To start you will need to protect the floor especially if it has a carpet or wood finish, since paint spots will be hard to remove. Use large bed sheets to cover all of the floor area if possible, or at the very least the part of the floor where you are planning to work. Make sure that if you are covering only part of the floor that you do not step onto a sheet that has paint spots on it and then transfer these to the uncovered part of the floor. Full coverage may well be a wise investment of time and expense.

Next, mask off the areas that you don’t want to have any paint on them. For example in a kitchen the cupboards, work surfaces, shelves and appliances will all need to be covered with masking tape and sheets of newspaper or sheets made of linen. Newspaper or other paper will adhere more easily to masking tape but is more fragile than sheets.

It is worth noting that whilst the paint roller will be your quickest and easiest application tool, it will not reach into corners. That’s because of the diameter of the roller when using it in a forward and reverse direction as well as the fact that the ends of the roller won’t apply paint. It means that all edges and corners will need to be attended to using a paintbrush. For a main room such as a living room or studio room this is the best place to start. Use a small gauge paintbrush to apply paint to where the ceiling meets the walls and the walls meet each other. Consider painting to a width of around 1 to 2 inches into the broader spaces so that the roller can meet your newly painted edge work.

If old paintwork is dirty then it is worth remembering that new paint will often cover the dirt quite well, apart from greasy spots that is. So for example if a kitchen backsplash has oily marks it may be worth a cursory clean with detergent before repainting. Yet all other areas of paintwork, which are dirty but not greasy, can be left alone, as the new paint will cover them nicely. Overall dryness is important so this is why dirty marks can generally be left. When attacking greasy marks with detergent use a soft paper towel to ensure that the old paintwork dries out well. You will need to wait a day or two before painting over any recently cleaned surfaces, but for areas that are not being wetted then you can paint over marks straight away.

Whilst you may feel you can cover small areas quite quickly using the roller, the ceiling will be quite a vast area to paint and will require you to stay in uncomfortable positions for some considerable time.
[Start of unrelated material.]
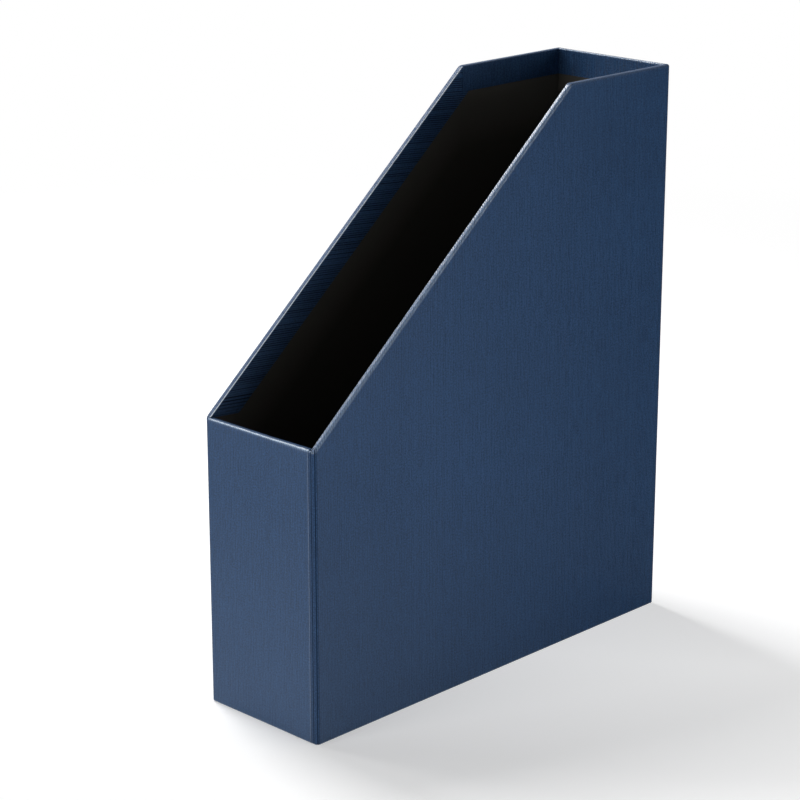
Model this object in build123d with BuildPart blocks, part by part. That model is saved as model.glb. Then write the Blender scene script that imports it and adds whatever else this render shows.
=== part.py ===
from build123d import *
from math import hypot
import os

# A rigid magazine file: five boards taped at their edges, wrapped in one ribbed cover sheet and
# lined with paper. Sizes are in millimetres. It stands on z = 0, with its low front towards -Y.

os.makedirs("parts", exist_ok=True)

# Outside sizes of the finished file
width = 82.0
depth = 275.0
height = 320.0  # at the back
front_height = 160.0
top_depth = 84.0  # level stretch of a side's top edge, as far as the back's outer face

# Sheet materials
board = 2.2
cover_paper = 0.30
glue_line = 0.15  # glue under the cover, where the stay tapes lie
lining_paper = 0.25
base_paper = 0.30
stay_paper = 0.12

# Roundings, on the outside
corner_radius = 2.1  # upright corners
rim_radius = 1.15  # arrises of the rim
foot_radius = 0.6  # arris round the foot

# Folds and laps of the cover sheet
turn_in = 14.5  # from the rim down the inside, over the linings
foot_turn_in = 16.0  # from the outside in under the base
lap_width = 12.0  # overlap of the sheet's two ends, on the front
lap_from_corner = 4.5  # from the upper end of the sheet to the right-hand corner

# Linings, tapes and the sheet under the base
lining_gap = 0.4  # left free round the base lining
base_inset = 2.0  # from the outside to the edge of the sheet under the base
stay_leg = 12.0  # from the board edge to the side of a tape
stay_end = 3.0  # left bare beyond each end of a tape

# Thickness of the glued cover, and of a wall with the cover folded over its rim
skin = cover_paper + glue_line
wall = skin + board + lining_paper + skin

# Levels of the foot and the floor
foot = base_paper
board_foot = foot + skin
floor = board_foot + board

# Faces of the walls, from the outside in
right = width / 2
back = depth / 2
front = -depth / 2 + cover_paper  # the lap stands one paper proud of this face
board_right = right - skin
board_back = back - skin
board_front = front + skin
inner_right = board_right - board
inner_back = board_back - board
inner_front = board_front + board
lined_right = inner_right - lining_paper
lined_back = inner_back - lining_paper
lined_front = inner_front + lining_paper
folded_right = lined_right - skin
folded_back = lined_back - skin
folded_front = lined_front + skin

# The boards' edges are cut square, so an arris is limited by the cover's thickness over them, and an
# upright corner by what the rim's arrises leave of a wall. The boards are rounded inside the corners.
rim_arris = min(rim_radius, 3 * skin)
foot_arris = min(foot_radius, 2 * skin)
corner = min(corner_radius, wall - rim_arris)
board_corner = corner - skin

# Slope of a side's top edge: its rise for each millimetre back, and its length
rise = (height - front_height) / (back - top_depth - front)
lean = hypot(1, rise)


def slope_z(y, drop):
    """Height at y of the sloping edge, after moving it squarely down by drop."""
    return front_height + rise * (y - front) - lean * drop


def crease_y(drop):
    """Where the sloping edge meets the level one, both moved down by drop."""
    return front + (height - drop - front_height + lean * drop) / rise


def side_outline(near, far, low, drop):
    """Corners of a side wall, from y = near to far, standing on low, its top edge down by drop."""
    return [
        (near, low),
        (near, slope_z(near, drop)),
        (crease_y(drop), height - drop),
        (far, height - drop),
        (far, low),
    ]


def side_layer(inner, outer, outline):
    """A layer of the right side: the outline, from x = inner to outer."""
    with BuildPart() as layer:
        with BuildSketch(Plane.YZ.offset(inner)):
            with BuildLine():
                Polyline(*outline, close=True)
            make_face()
        extrude(amount=outer - inner)
    return layer.part


def cross_layer(half, near, far, low, high):
    """A layer across the file, from x = -half to half, y = near to far and z = low to high."""
    with BuildPart() as layer:
        with BuildSketch(Plane.XY.offset(low)):
            with Locations((0, (near + far) / 2)):
                Rectangle(2 * half, far - near)
        extrude(amount=high - low)
    return layer.part


def side_wall(inner, outer, near, far, low, drop, radius):
    """A right-hand wall with its upright outer corners rounded."""
    with BuildPart() as panel:
        add(side_layer(inner, outer, side_outline(near, far, low, drop)))
        fillet(panel.edges().filter_by(Axis.Z).group_by(Axis.X)[-1], radius)
    return panel.part


def covered_cross(near, far, high):
    """The covered front or back wall, between the sides, with both arrises of its rim rounded."""
    with BuildPart() as panel:
        add(cross_layer(folded_right, near, far, foot, high))
        fillet(panel.faces().sort_by(Axis.Z)[-1].edges().filter_by(Axis.X), rim_arris)
    return panel.part


# Boards: the sides run the full depth, and the front, the back and the base stand between them
with BuildPart() as right_side_board:
    add(side_wall(inner_right, board_right, board_front, board_back, board_foot, skin, board_corner))
right_side_board.part.label = "right_side_board"

with BuildPart() as left_side_board:
    mirror(right_side_board.part, about=Plane.YZ)
left_side_board.part.label = "left_side_board"

with BuildPart() as front_board:
    add(cross_layer(inner_right, board_front, inner_front, board_foot, front_height - skin))
front_board.part.label = "front_board"

with BuildPart() as back_board:
    add(cross_layer(inner_right, inner_back, board_back, board_foot, height - skin))
back_board.part.label = "back_board"

with BuildPart() as base_board:
    add(cross_layer(inner_right, inner_front, inner_back, board_foot, floor))
base_board.part.label = "base_board"

boards = [front_board.part, back_board.part, left_side_board.part, right_side_board.part, base_board.part]

# Stay tapes over the upright corners, bent round the boards and bedded in the glue line
taped_width = 2 * board_right
taped_depth = board_back - board_front
stay_foot = board_foot + stay_leg + stay_end

corner_stays = []
for end, corner_y, top in (("front", board_front, front_height), ("back", board_back, height)):
    for hand, corner_x in (("left", -board_right), ("right", board_right)):
        with BuildPart() as corner_stay:
            with BuildSketch(Plane.XY.offset(stay_foot)):
                with Locations((0, (board_front + board_back) / 2)):
                    RectangleRounded(
                        taped_width + 2 * stay_paper, taped_depth + 2 * stay_paper, board_corner + stay_paper
                    )
                    RectangleRounded(taped_width, taped_depth, board_corner, mode=Mode.SUBTRACT)
                with Locations((corner_x, corner_y)):
                    Rectangle(2 * stay_leg, 2 * stay_leg, mode=Mode.INTERSECT)
            extrude(amount=top - rim_radius - stay_end - stay_foot)
        corner_stay.part.label = "corner_stay_" + end + "_" + hand
        corner_stays.append(corner_stay.part)

# Section of a tape along the base: one leg up the wall's outside, the other in under the boards.
# It is drawn with the wall's outer face at zero and the outside towards plus.
stay_section = [
    (0, board_foot),
    (0, board_foot + stay_leg),
    (stay_paper, board_foot + stay_leg),
    (stay_paper, board_foot - stay_paper),
    (-stay_leg, board_foot - stay_paper),
    (-stay_leg, board_foot),
]

base_stays = []
cross_reach = board_right - stay_leg - stay_end
for name, face_y, outwards in (("front", board_front, -1), ("back", board_back, 1)):
    with BuildPart() as base_stay:
        with BuildSketch(Plane.YZ.offset(-cross_reach)):
            with BuildLine():
                Polyline(*[(face_y + outwards * y, z) for y, z in stay_section], close=True)
            make_face()
        extrude(amount=2 * cross_reach)
    base_stay.part.label = "base_stay_" + name
    base_stays.append(base_stay.part)

side_start = board_front + stay_leg + stay_end
side_length = board_back - stay_leg - stay_end - side_start
for name, outwards in (("left", -1), ("right", 1)):
    with BuildPart() as base_stay:
        with BuildSketch(Plane.ZX.offset(side_start)):
            with BuildLine():
                Polyline(*[(z, outwards * (board_right + x)) for x, z in stay_section], close=True)
            make_face()
        extrude(amount=side_length)
    base_stay.part.label = "base_stay_" + name
    base_stays.append(base_stay.part)

# Linings, glued to the insides of the boards: the front's and the back's lie between the sides'
with BuildPart() as lining_right:
    add(side_layer(lined_right, inner_right, side_outline(inner_front, inner_back, floor, skin)))
lining_right.part.label = "lining_right"

with BuildPart() as lining_left:
    mirror(lining_right.part, about=Plane.YZ)
lining_left.part.label = "lining_left"

with BuildPart() as lining_front:
    add(cross_layer(lined_right, inner_front, lined_front, floor, front_height - skin))
lining_front.part.label = "lining_front"

with BuildPart() as lining_back:
    add(cross_layer(lined_right, lined_back, inner_back, floor, height - skin))
lining_back.part.label = "lining_back"

with BuildPart() as lining_base:
    near = lined_front + lining_gap
    far = lined_back - lining_gap
    add(cross_layer(lined_right - lining_gap, near, far, floor, floor + lining_paper))
lining_base.part.label = "lining_base"

linings = [lining_left.part, lining_right.part, lining_front.part, lining_back.part, lining_base.part]

# Cover: one sheet round the four walls, over the rim and down the inside, and in under the base.
# The covered walls are made solid, and what lies inside the sheet is then taken out of them.
with BuildPart() as covered_side:
    add(side_wall(folded_right, right, front, back, foot, 0, corner))
    tops = covered_side.faces().filter_by(lambda face: face.normal_at().Z > 0)
    crease = crease_y(0)
    fillet(tops.edges().filter_by(lambda edge: abs(edge.center().Y - crease) > 0.01), rim_arris)

with BuildPart() as side_hollow:
    add(side_layer(folded_right, lined_right, side_outline(inner_front, inner_back, board_foot, turn_in)))

with BuildPart() as cover_wrap:
    add(covered_side.part)
    mirror(covered_side.part, about=Plane.YZ)
    add(covered_cross(front, folded_front, front_height))
    add(covered_cross(folded_back, back, height))
    add(cross_layer(folded_right, folded_front, folded_back, foot, board_foot))
    fillet(cover_wrap.faces().sort_by(Axis.Z)[0].edges(), foot_arris)
    with BuildSketch(Plane.XY.offset(foot)):
        with Locations((0, (front + back) / 2)):
            Rectangle(width - 2 * foot_turn_in, back - front - 2 * foot_turn_in)
    extrude(amount=skin, mode=Mode.SUBTRACT)
    add(side_hollow.part, mode=Mode.SUBTRACT)
    mirror(side_hollow.part, about=Plane.YZ, mode=Mode.SUBTRACT)
    for near, far, top in ((lined_front, folded_front, front_height), (folded_back, lined_back, height)):
        add(cross_layer(folded_right, near, far, board_foot, top - turn_in), mode=Mode.SUBTRACT)
    for inside in boards + corner_stays + base_stays + linings:
        add(inside, mode=Mode.SUBTRACT)
    with BuildSketch(Plane.XY.offset(foot + foot_arris)):
        with Locations((right - lap_from_corner - lap_width / 2, front - cover_paper / 2)):
            Rectangle(lap_width, cover_paper)
    extrude(amount=front_height - rim_arris - foot - foot_arris)
cover_wrap.part.label = "cover_wrap"

# Sheet under the base, over the cover's folded foot
with BuildPart() as base_sheet:
    add(cross_layer(right - base_inset, front + base_inset, back - base_inset, 0, foot))
base_sheet.part.label = "base_sheet"

# Write one STEP file for each piece
for piece in [*boards, *corner_stays, *base_stays, *linings, cover_wrap.part, base_sheet.part]:
    export_step(piece, "parts/" + piece.label + ".step")
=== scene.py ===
# %% [markdown]
# # A magazine file in ribbed book paper
#
# The real object is a bookbinder's box. Five boards are taped together at their edges, lined inside
# with black paper, and wrapped in one sheet of ribbed navy paper that folds over the rim and down the
# inside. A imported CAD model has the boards, tapes, linings and cover with their true sizes. This lesson
# loads that model as a fixed frame and dresses it, so every length below comes from it.

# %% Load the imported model
import math

import bmesh
import bpy
import numpy as np
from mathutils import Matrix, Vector


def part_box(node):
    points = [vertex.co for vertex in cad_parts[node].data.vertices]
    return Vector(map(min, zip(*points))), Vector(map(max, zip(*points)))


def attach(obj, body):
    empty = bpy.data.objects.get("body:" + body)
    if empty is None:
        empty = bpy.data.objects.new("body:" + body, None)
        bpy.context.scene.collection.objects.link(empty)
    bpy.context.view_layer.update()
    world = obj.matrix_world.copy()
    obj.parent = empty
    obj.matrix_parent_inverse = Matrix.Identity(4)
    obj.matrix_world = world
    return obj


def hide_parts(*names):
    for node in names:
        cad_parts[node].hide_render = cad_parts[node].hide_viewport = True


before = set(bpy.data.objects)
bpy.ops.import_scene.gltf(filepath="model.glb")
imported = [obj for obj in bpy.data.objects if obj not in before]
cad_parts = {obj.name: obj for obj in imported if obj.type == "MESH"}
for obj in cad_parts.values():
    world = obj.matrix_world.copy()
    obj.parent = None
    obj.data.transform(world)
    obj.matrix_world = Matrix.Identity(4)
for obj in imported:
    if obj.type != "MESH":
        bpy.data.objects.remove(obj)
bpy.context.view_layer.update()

print("pieces in the packed model:", len(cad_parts))

# %% [markdown]
# ## The sizes that the paper has to meet
#
# A cover sheet has no shape of its own: it takes the shape of the boards. So its faces are found from
# the boxes of the boards and the linings, and only what those boxes can't tell is written as a number,
# such as how far a fold reaches. Work goes on in millimetres, as on a binder's bench, and the
# mesh is scaled to metres when it is made.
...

As time passes it will become more and more of an arduous task. It is worth painting the ceiling first as it is the most difficult area to cover. 

Remove light fittings and other items such as curtain rails that may be ceiling mounted. If there is an air-condition unit also mounted into the ceiling area then this will need to be masked off using masking tape and paper. When painting, look to use the stepladder where possible instead of a roller extension. This will stop you from stretching and give you more control of your roller painting since your hands will be closer to the actual point of contact where the paint meets the ceiling. A step ladder with a shelf at the top of it is a good idea so that you can place the paint tray on it and so avoid walking up and down the step ladder every time you want to refresh the roller with new paint from the tray. The ceiling of an average studio condo will likely take a single person a day to paint, so it is worth ensuring that you have plenty of time put by for the job.

With the ceiling complete and the edges also painted you can then start on the walls. If different colour walls are chosen then it will be necessary to carefully mask off the edges and use a paintbrush in each of the different colours to make the edges smooth. The same goes for where different coloured walls meet a ceiling that has a distinct colour. Then be sure to remove all light switches and electrical outlet cover plates as well as other wall fittings so that you can paint behind them and then refit them after the wall is dry. A top down approach is a good way to go when painting walls using the stepladder for the highest areas and then a small extender for mid areas. Keep painting evenly all the way down to the floor and you may find you can cover all the walls of your room within a day.

Allow another day or two for painted surfaces to fully dry. They may be dry to the touch earlier but it is best to allow the paint to fully dry out. Unmasking all the areas and refitting electrical outlets and other fittings should be done with care so as not to mark the newly painted surfaces.

With all this in hand your newly painted condo can be fully enjoyed. It will be bright and clean and will give even an older building a modern interior feel. Painting should be done once every 5 years or so, or as required if paintwork is becoming worn or marked. Overall repainting of an interior is a relatively inexpensive thing to do and yet it will add considerable value to any property.